PEPFAR’s importance to US foreign assistance policy derives not only from its size but also from several other unusual or unique characteristics. It is the only foreign assistance program that directly provides long-term medical treatment, thus arguably endowing those patients with a virtual entitlement to continued US support.[6] PEPFAR is also the vehicle through which the United States is experimenting with channeling foreign assistance through the Global Fund, a multilateral institution quite different from the traditional Bretton Woods ones like the World Bank.[7] Along with the Millennium Challenge Corporation, another innovative foreign assistance program, PEPFAR sits outside of USAID and thus has the freedom to adopt new approaches to improving the effectiveness of foreign assistance. Like the Department of Homeland Security, PEPFAR attempts to rationalize and coordinate government bureaucracy, in its case by organizing HIV/AIDS-related programming across multiple government agencies, including not only the State Department, USAID, and the CDC but also Health and Human Services, the Department of Defense, and the NIH. Furthermore, the United States provides nearly two-thirds of all international assistance for HIV/AIDS, which together with its 33 percent contribution to the Global Fund makes its support critical to the sustainability of the global effort against AIDS. All of these features together suggest that whether PEPFAR continues to succeed or is humbled by its growing challenges will have repercussions for good or ill not only on the United States’ international reputation but also on the effectiveness of its foreign assistance policy overall.

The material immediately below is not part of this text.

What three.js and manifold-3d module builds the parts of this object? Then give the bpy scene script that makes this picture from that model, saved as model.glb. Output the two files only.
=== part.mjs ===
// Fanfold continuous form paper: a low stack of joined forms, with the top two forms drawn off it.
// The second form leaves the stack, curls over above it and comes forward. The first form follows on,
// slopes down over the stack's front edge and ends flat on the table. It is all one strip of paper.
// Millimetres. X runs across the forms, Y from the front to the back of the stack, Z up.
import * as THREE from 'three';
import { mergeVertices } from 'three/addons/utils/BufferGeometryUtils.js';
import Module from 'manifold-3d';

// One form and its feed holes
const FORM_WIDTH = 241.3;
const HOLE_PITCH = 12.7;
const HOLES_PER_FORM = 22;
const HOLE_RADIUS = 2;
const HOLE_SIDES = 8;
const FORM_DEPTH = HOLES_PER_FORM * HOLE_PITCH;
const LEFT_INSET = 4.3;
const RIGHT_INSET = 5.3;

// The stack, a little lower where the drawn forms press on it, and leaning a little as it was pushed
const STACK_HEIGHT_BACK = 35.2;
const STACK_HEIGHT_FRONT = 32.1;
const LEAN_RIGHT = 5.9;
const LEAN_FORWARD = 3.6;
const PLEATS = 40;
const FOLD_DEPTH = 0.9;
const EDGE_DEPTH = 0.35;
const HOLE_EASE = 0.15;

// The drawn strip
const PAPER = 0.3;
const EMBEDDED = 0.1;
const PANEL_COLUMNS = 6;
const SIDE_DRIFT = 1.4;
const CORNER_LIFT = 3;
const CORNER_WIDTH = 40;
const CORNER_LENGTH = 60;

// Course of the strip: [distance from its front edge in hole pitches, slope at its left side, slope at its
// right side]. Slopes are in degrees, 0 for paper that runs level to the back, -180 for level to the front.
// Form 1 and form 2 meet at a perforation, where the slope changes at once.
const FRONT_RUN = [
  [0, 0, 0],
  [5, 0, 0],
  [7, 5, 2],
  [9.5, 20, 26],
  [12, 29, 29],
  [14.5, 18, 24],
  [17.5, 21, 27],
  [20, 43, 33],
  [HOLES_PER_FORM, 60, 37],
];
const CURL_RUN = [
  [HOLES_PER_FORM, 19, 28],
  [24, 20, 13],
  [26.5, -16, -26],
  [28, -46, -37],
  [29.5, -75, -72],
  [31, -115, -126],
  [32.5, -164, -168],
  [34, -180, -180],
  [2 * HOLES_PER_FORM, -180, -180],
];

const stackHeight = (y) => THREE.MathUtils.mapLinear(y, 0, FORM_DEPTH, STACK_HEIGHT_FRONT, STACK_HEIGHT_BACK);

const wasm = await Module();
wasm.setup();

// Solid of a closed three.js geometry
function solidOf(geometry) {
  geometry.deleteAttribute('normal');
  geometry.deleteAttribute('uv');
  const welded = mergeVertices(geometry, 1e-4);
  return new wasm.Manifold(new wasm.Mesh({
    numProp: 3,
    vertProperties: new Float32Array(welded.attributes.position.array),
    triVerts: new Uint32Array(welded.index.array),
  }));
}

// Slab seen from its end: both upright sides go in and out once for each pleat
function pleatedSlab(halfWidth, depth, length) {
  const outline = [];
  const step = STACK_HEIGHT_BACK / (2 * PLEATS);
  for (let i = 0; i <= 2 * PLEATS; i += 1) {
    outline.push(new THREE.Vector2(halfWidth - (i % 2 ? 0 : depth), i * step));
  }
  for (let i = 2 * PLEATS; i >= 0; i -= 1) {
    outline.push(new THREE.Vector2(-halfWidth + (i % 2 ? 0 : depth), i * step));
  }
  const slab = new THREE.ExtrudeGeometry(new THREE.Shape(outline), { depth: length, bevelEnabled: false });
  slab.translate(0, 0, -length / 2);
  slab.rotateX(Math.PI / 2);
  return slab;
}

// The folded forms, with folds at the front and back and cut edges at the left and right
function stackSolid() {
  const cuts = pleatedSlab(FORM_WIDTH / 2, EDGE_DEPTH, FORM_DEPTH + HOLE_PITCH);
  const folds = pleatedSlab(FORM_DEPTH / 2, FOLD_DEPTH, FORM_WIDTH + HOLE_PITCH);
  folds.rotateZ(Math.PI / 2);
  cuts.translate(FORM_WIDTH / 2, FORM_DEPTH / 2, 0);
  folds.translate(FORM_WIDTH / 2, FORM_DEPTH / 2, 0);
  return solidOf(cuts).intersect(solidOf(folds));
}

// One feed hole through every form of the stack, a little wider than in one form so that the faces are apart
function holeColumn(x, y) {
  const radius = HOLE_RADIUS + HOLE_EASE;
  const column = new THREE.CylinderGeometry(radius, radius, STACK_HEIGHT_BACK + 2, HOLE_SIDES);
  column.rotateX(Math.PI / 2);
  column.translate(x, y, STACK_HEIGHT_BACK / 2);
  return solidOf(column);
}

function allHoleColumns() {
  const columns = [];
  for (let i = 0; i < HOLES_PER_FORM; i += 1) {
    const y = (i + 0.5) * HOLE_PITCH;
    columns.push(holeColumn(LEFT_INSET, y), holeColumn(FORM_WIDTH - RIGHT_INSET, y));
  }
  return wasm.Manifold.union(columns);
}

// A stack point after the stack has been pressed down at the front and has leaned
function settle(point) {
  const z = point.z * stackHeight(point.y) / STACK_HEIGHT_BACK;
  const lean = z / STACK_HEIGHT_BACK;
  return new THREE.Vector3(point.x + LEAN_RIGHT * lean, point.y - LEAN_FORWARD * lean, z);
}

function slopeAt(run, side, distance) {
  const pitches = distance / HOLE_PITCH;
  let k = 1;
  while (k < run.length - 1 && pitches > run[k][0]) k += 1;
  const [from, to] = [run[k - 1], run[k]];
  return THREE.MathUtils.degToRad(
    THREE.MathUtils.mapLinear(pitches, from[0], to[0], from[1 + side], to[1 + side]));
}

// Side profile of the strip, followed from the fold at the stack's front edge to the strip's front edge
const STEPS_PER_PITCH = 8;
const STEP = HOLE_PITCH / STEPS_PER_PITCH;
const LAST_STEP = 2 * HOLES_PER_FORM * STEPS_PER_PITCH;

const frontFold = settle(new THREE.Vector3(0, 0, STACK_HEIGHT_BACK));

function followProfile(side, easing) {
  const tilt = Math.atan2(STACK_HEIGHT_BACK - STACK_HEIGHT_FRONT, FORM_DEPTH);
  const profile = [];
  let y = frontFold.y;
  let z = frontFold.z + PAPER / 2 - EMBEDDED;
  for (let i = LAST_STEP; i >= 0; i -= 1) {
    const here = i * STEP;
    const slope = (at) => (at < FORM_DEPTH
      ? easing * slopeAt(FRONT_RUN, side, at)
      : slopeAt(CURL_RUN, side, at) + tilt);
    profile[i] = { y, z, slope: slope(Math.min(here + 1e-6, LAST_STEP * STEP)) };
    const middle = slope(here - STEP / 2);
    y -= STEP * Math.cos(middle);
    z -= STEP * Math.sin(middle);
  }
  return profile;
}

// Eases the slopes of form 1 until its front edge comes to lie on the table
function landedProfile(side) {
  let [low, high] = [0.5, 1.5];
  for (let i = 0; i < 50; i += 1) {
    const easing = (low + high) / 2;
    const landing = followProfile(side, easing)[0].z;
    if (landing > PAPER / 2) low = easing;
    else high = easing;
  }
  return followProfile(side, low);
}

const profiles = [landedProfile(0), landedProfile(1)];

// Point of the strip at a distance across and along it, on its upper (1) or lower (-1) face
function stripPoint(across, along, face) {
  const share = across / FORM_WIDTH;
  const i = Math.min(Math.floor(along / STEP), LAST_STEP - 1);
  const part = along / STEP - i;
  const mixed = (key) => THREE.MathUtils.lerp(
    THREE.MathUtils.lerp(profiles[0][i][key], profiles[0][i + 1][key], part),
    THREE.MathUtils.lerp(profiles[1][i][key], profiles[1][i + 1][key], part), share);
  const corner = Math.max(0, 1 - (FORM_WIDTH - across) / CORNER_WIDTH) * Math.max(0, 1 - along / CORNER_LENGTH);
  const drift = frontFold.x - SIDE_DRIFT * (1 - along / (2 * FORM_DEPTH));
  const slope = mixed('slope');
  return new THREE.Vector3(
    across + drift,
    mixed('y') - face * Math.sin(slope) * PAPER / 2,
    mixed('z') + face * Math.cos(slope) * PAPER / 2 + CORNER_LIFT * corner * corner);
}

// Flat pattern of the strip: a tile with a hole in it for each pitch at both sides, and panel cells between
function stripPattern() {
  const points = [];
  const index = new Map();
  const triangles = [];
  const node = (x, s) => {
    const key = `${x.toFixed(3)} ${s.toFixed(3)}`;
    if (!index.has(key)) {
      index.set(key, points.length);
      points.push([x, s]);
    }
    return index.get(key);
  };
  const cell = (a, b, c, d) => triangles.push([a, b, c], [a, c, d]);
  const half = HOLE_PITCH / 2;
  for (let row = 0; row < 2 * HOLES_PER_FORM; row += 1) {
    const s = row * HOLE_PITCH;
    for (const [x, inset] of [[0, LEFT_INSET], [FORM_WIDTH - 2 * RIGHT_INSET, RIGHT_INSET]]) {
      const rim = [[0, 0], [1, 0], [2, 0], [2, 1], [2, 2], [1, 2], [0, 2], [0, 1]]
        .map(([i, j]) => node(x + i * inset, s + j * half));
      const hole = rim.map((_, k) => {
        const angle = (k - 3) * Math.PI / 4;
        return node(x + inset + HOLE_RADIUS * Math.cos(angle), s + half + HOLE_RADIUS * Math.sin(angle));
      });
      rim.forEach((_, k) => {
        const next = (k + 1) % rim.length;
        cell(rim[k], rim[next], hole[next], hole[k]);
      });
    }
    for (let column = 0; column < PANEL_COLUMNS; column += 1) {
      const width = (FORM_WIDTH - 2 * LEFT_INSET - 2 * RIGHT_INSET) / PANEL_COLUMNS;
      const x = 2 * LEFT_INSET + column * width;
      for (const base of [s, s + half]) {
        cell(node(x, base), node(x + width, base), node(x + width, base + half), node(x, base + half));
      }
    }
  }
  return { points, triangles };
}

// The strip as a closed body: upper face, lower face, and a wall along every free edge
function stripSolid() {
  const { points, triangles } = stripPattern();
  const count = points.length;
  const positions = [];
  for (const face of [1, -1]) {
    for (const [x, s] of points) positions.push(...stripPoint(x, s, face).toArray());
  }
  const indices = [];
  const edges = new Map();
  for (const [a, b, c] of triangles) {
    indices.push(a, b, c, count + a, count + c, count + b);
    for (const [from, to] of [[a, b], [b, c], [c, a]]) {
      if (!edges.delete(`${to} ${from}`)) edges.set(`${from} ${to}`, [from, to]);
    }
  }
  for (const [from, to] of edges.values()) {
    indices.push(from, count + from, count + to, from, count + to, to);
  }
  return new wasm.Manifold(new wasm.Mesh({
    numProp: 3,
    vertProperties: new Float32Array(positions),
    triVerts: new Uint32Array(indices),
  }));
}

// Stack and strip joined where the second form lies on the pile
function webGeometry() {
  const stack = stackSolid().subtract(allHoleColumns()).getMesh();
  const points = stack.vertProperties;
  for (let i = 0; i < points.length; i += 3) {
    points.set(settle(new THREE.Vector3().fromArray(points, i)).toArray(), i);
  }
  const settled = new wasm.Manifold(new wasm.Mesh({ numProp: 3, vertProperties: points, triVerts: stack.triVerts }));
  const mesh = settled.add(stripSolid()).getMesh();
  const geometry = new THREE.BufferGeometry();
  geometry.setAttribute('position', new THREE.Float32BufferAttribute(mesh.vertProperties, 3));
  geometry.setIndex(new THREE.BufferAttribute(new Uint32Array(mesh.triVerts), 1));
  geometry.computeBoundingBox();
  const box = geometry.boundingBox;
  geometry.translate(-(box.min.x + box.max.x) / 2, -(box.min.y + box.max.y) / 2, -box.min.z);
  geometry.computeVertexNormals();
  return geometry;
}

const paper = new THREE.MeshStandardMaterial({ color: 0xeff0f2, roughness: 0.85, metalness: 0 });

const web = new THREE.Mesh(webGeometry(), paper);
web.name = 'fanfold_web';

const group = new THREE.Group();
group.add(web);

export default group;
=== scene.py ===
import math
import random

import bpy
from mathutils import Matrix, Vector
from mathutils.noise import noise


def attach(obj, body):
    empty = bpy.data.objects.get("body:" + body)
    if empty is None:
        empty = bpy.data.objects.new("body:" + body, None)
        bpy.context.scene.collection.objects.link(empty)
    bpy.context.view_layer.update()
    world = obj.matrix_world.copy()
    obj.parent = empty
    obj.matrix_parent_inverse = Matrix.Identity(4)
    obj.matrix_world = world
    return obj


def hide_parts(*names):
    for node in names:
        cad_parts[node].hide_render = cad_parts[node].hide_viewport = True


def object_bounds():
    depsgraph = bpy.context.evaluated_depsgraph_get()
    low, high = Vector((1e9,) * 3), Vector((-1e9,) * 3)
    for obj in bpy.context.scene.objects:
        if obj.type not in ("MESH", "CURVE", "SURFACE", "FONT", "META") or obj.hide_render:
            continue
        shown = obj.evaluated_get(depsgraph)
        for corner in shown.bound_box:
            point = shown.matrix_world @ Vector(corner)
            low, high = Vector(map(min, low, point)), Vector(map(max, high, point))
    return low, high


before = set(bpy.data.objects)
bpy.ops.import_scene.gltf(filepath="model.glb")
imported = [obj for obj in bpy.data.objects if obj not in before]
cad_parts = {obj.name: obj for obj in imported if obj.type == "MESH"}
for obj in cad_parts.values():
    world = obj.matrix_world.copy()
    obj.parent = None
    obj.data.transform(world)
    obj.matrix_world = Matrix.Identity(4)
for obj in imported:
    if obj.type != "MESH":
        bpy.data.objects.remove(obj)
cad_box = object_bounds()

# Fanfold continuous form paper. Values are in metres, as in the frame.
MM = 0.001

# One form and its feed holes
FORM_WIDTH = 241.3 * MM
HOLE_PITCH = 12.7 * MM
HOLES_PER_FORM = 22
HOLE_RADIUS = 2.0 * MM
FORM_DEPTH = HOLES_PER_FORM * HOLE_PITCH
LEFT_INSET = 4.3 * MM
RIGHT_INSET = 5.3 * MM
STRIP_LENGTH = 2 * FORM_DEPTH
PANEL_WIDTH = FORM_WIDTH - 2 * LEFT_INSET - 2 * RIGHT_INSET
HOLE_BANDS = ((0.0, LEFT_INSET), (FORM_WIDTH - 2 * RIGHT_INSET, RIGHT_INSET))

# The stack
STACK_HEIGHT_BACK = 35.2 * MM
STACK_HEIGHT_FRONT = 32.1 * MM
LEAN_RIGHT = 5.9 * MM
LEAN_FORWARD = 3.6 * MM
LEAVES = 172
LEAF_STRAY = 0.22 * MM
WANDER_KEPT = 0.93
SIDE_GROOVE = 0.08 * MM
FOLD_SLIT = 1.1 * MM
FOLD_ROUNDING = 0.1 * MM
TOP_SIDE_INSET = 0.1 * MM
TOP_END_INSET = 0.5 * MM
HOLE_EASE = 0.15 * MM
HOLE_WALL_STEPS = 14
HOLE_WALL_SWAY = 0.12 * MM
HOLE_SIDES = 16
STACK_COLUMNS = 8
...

Because US financing, both bilateral and multilateral, has dominated the global battle against HIV/AIDS, choices by the next administration will largely determine the health and financial burdens of the disease in severely affected countries through 2020 and beyond. If PEPFAR continues on its current path, the burden of HIV/AIDS in hard-hit, low-income countries threatens to consume an ever-increasing share of national health spending, perpetuate most recipient countries’ dependency on foreign donors, and indefinitely postpone the achievement of an AIDS-free generation. Therefore, the next US president must reinforce and continue the US government’s commitment to reducing HIV infections and AIDS-related deaths by ensuring PEPFAR’s programs establish clearer incentives for progress and partner-country investment. This can be done by
•aligning funding to reward progress toward the AIDS transition;
•allocating more funding to measure new HIV infections; and,
•specifying future US commitments to focus countries as a foundation for strengthening co-financing schemes.